* _PROBLEM DESCRIPTION_:
Please copy all the lines that follow, word for word.

[Begin DATASET EXCERPT]

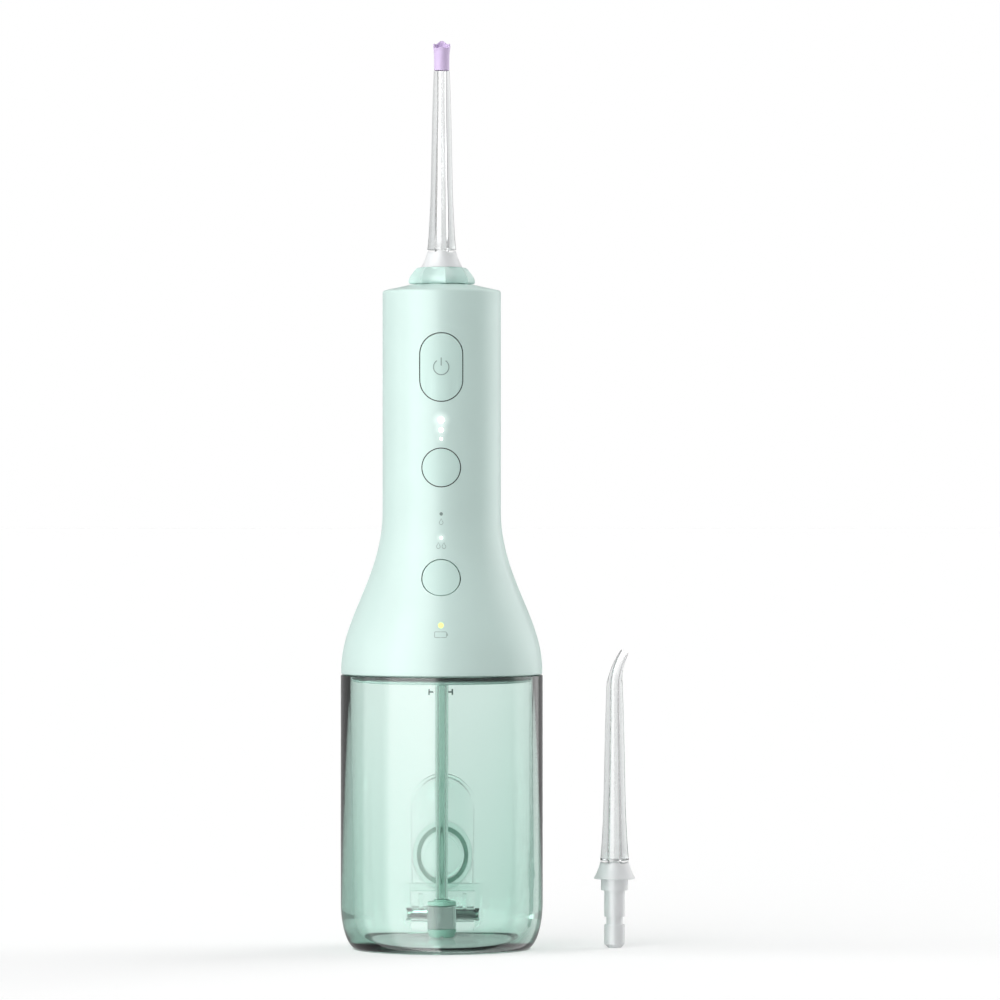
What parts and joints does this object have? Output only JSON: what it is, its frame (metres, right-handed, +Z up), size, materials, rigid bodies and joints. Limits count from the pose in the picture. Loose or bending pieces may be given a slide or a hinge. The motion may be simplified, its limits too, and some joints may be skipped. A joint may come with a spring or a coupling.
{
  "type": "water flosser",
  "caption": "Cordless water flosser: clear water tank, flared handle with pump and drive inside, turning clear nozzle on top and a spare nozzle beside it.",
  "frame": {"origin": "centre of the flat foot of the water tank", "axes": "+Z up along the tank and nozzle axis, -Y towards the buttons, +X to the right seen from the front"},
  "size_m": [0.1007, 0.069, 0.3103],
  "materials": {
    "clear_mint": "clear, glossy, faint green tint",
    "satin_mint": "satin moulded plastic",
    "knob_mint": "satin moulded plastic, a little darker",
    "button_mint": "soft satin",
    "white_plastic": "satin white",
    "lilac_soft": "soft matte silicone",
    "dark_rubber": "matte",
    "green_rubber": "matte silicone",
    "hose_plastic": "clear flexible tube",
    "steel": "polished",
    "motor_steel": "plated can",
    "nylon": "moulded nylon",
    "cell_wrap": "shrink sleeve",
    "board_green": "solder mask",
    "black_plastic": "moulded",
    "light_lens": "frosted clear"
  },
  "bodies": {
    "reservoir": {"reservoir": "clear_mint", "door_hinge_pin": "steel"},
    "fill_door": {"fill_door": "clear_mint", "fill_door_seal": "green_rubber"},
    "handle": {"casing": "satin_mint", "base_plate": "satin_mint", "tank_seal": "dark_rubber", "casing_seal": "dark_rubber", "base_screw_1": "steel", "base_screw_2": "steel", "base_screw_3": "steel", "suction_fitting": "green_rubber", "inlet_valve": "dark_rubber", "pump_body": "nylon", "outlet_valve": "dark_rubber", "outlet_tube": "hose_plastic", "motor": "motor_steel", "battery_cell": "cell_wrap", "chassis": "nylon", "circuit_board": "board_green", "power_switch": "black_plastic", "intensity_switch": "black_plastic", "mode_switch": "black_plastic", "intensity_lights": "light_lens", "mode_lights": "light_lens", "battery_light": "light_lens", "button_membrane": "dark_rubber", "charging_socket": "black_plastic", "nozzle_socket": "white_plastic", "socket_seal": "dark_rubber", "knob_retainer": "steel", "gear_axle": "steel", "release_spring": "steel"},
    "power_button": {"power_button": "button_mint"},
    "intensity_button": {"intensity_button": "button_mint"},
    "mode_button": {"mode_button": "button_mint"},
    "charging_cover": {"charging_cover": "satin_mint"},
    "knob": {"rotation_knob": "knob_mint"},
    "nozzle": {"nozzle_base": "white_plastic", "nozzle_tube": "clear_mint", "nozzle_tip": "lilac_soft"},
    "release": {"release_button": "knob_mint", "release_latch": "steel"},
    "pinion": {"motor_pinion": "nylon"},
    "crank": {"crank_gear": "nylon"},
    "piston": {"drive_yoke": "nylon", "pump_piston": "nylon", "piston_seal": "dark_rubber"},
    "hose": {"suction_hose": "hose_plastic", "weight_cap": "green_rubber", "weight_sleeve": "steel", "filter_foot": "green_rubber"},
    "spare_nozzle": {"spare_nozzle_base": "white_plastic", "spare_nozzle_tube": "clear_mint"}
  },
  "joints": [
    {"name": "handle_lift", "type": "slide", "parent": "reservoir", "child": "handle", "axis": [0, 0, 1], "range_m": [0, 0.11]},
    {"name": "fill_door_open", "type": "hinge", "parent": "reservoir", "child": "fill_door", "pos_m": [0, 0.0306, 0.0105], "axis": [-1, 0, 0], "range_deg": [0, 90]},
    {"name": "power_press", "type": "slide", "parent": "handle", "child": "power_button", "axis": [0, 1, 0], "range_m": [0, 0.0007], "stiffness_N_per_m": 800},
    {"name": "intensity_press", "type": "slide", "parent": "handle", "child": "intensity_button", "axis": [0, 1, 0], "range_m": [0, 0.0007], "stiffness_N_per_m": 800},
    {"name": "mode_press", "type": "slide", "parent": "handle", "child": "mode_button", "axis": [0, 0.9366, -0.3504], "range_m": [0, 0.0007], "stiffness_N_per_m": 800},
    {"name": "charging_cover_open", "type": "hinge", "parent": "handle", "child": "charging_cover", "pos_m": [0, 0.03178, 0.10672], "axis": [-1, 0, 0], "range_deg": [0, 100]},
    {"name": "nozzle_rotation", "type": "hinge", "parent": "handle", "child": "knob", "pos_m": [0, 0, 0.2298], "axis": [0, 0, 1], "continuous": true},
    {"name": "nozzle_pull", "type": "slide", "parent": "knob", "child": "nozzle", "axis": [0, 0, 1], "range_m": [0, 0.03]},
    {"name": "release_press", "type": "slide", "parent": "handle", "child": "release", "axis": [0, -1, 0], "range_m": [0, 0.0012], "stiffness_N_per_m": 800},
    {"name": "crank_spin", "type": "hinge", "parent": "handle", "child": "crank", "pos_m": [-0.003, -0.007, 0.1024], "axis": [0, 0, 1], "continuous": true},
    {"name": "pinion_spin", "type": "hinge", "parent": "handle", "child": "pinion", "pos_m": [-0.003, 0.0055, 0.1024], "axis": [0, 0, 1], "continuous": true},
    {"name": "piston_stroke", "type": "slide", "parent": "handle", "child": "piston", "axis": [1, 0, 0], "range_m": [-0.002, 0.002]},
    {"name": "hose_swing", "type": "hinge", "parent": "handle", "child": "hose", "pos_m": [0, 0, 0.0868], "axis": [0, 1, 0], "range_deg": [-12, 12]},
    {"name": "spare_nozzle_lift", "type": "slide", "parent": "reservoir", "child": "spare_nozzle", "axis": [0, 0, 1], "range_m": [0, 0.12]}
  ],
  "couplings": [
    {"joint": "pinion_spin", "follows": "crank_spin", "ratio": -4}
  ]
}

[End DATASET EXCERPT]

* _EXERCISE ANSWER_:
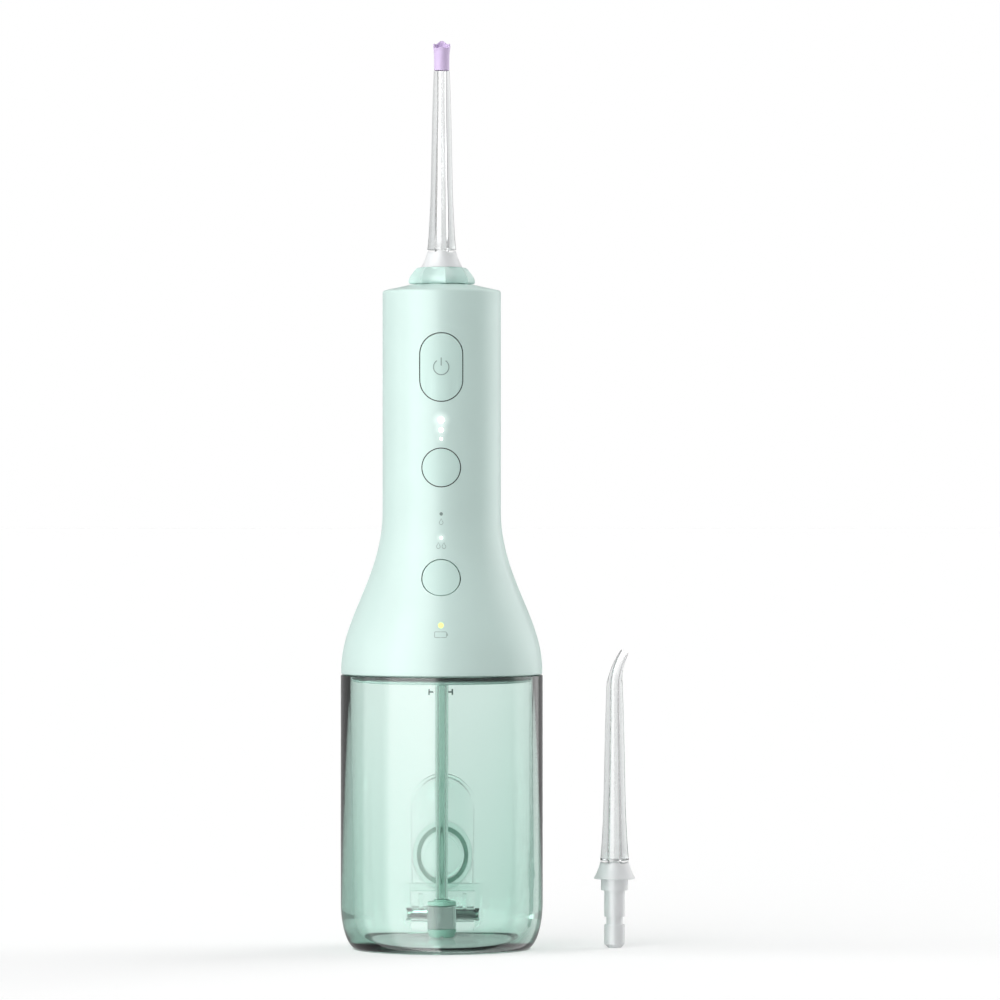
What parts and joints does this object have? Output only JSON: what it is, its frame (metres, right-handed, +Z up), size, materials, rigid bodies and joints. Limits count from the pose in the picture. Loose or bending pieces may be given a slide or a hinge. The motion may be simplified, its limits too, and some joints may be skipped. A joint may come with a spring or a coupling.
{
  "type": "water flosser",
  "caption": "Cordless water flosser: clear water tank, flared handle with pump and drive inside, turning clear nozzle on top and a spare nozzle beside it.",
  "frame": {"origin": "centre of the flat foot of the water tank", "axes": "+Z up along the tank and nozzle axis, -Y towards the buttons, +X to the right seen from the front"},
  "size_m": [0.1007, 0.069, 0.3103],
  "materials": {
    "clear_mint": "clear, glossy, faint green tint",
    "satin_mint": "satin moulded plastic",
    "knob_mint": "satin moulded plastic, a little darker",
    "button_mint": "soft satin",
    "white_plastic": "satin white",
    "lilac_soft": "soft matte silicone",
    "dark_rubber": "matte",
    "green_rubber": "matte silicone",
    "hose_plastic": "clear flexible tube",
    "steel": "polished",
    "motor_steel": "plated can",
    "nylon": "moulded nylon",
    "cell_wrap": "shrink sleeve",
    "board_green": "solder mask",
    "black_plastic": "moulded",
    "light_lens": "frosted clear"
  },
  "bodies": {
    "reservoir": {"reservoir": "clear_mint", "door_hinge_pin": "steel"},
    "fill_door": {"fill_door": "clear_mint", "fill_door_seal": "green_rubber"},
    "handle": {"casing": "satin_mint", "base_plate": "satin_mint", "tank_seal": "dark_rubber", "casing_seal": "dark_rubber", "base_screw_1": "steel", "base_screw_2": "steel", "base_screw_3": "steel", "suction_fitting": "green_rubber", "inlet_valve": "dark_rubber", "pump_body": "nylon", "outlet_valve": "dark_rubber", "outlet_tube": "hose_plastic", "motor": "motor_steel", "battery_cell": "cell_wrap", "chassis": "nylon", "circuit_board": "board_green", "power_switch": "black_plastic", "intensity_switch": "black_plastic", "mode_switch": "black_plastic", "intensity_lights": "light_lens", "mode_lights": "light_lens", "battery_light": "light_lens", "button_membrane": "dark_rubber", "charging_socket": "black_plastic", "nozzle_socket": "white_plastic", "socket_seal": "dark_rubber", "knob_retainer": "steel", "gear_axle": "steel", "release_spring": "steel"},
    "power_button": {"power_button": "button_mint"},
    "intensity_button": {"intensity_button": "button_mint"},
    "mode_button": {"mode_button": "button_mint"},
    "charging_cover": {"charging_cover": "satin_mint"},
    "knob": {"rotation_knob": "knob_mint"},
    "nozzle": {"nozzle_base": "white_plastic", "nozzle_tube": "clear_mint", "nozzle_tip": "lilac_soft"},
    "release": {"release_button": "knob_mint", "release_latch": "steel"},
    "pinion": {"motor_pinion": "nylon"},
    "crank": {"crank_gear": "nylon"},
    "piston": {"drive_yoke": "nylon", "pump_piston": "nylon", "piston_seal": "dark_rubber"},
    "hose": {"suction_hose": "hose_plastic", "weight_cap": "green_rubber", "weight_sleeve": "steel", "filter_foot": "green_rubber"},
    "spare_nozzle": {"spare_nozzle_base": "white_plastic", "spare_nozzle_tube": "clear_mint"}
  },
  "joints": [
    {"name": "handle_lift", "type": "slide", "parent": "reservoir", "child": "handle", "axis": [0, 0, 1], "range_m": [0, 0.11]},
    {"name": "fill_door_open", "type": "hinge", "parent": "reservoir", "child": "fill_door", "pos_m": [0, 0.0306, 0.0105], "axis": [-1, 0, 0], "range_deg": [0, 90]},
    {"name": "power_press", "type": "slide", "parent": "handle", "child": "power_button", "axis": [0, 1, 0], "range_m": [0, 0.0007], "stiffness_N_per_m": 800},
    {"name": "intensity_press", "type": "slide", "parent": "handle", "child": "intensity_button", "axis": [0, 1, 0], "range_m": [0, 0.0007], "stiffness_N_per_m": 800},
    {"name": "mode_press", "type": "slide", "parent": "handle", "child": "mode_button", "axis": [0, 0.9366, -0.3504], "range_m": [0, 0.0007], "stiffness_N_per_m": 800},
    {"name": "charging_cover_open", "type": "hinge", "parent": "handle", "child": "charging_cover", "pos_m": [0, 0.03178, 0.10672], "axis": [-1, 0, 0], "range_deg": [0, 100]},
    {"name": "nozzle_rotation", "type": "hinge", "parent": "handle", "child": "knob", "pos_m": [0, 0, 0.2298], "axis": [0, 0, 1], "continuous": true},
    {"name": "nozzle_pull", "type": "slide", "parent": "knob", "child": "nozzle", "axis": [0, 0, 1], "range_m": [0, 0.03]},
    {"name": "release_press", "type": "slide", "parent": "handle", "child": "release", "axis": [0, -1, 0], "range_m": [0, 0.0012], "stiffness_N_per_m": 800},
    {"name": "crank_spin", "type": "hinge", "parent": "handle", "child": "crank", "pos_m": [-0.003, -0.007, 0.1024], "axis": [0, 0, 1], "continuous": true},
    {"name": "pinion_spin", "type": "hinge", "parent": "handle", "child": "pinion", "pos_m": [-0.003, 0.0055, 0.1024], "axis": [0, 0, 1], "continuous": true},
    {"name": "piston_stroke", "type": "slide", "parent": "handle", "child": "piston", "axis": [1, 0, 0], "range_m": [-0.002, 0.002]},
    {"name": "hose_swing", "type": "hinge", "parent": "handle", "child": "hose", "pos_m": [0, 0, 0.0868], "axis": [0, 1, 0], "range_deg": [-12, 12]},
    {"name": "spare_nozzle_lift", "type": "slide", "parent": "reservoir", "child": "spare_nozzle", "axis": [0, 0, 1], "range_m": [0, 0.12]}
  ],
  "couplings": [
    {"joint": "pinion_spin", "follows": "crank_spin", "ratio": -4}
  ]
}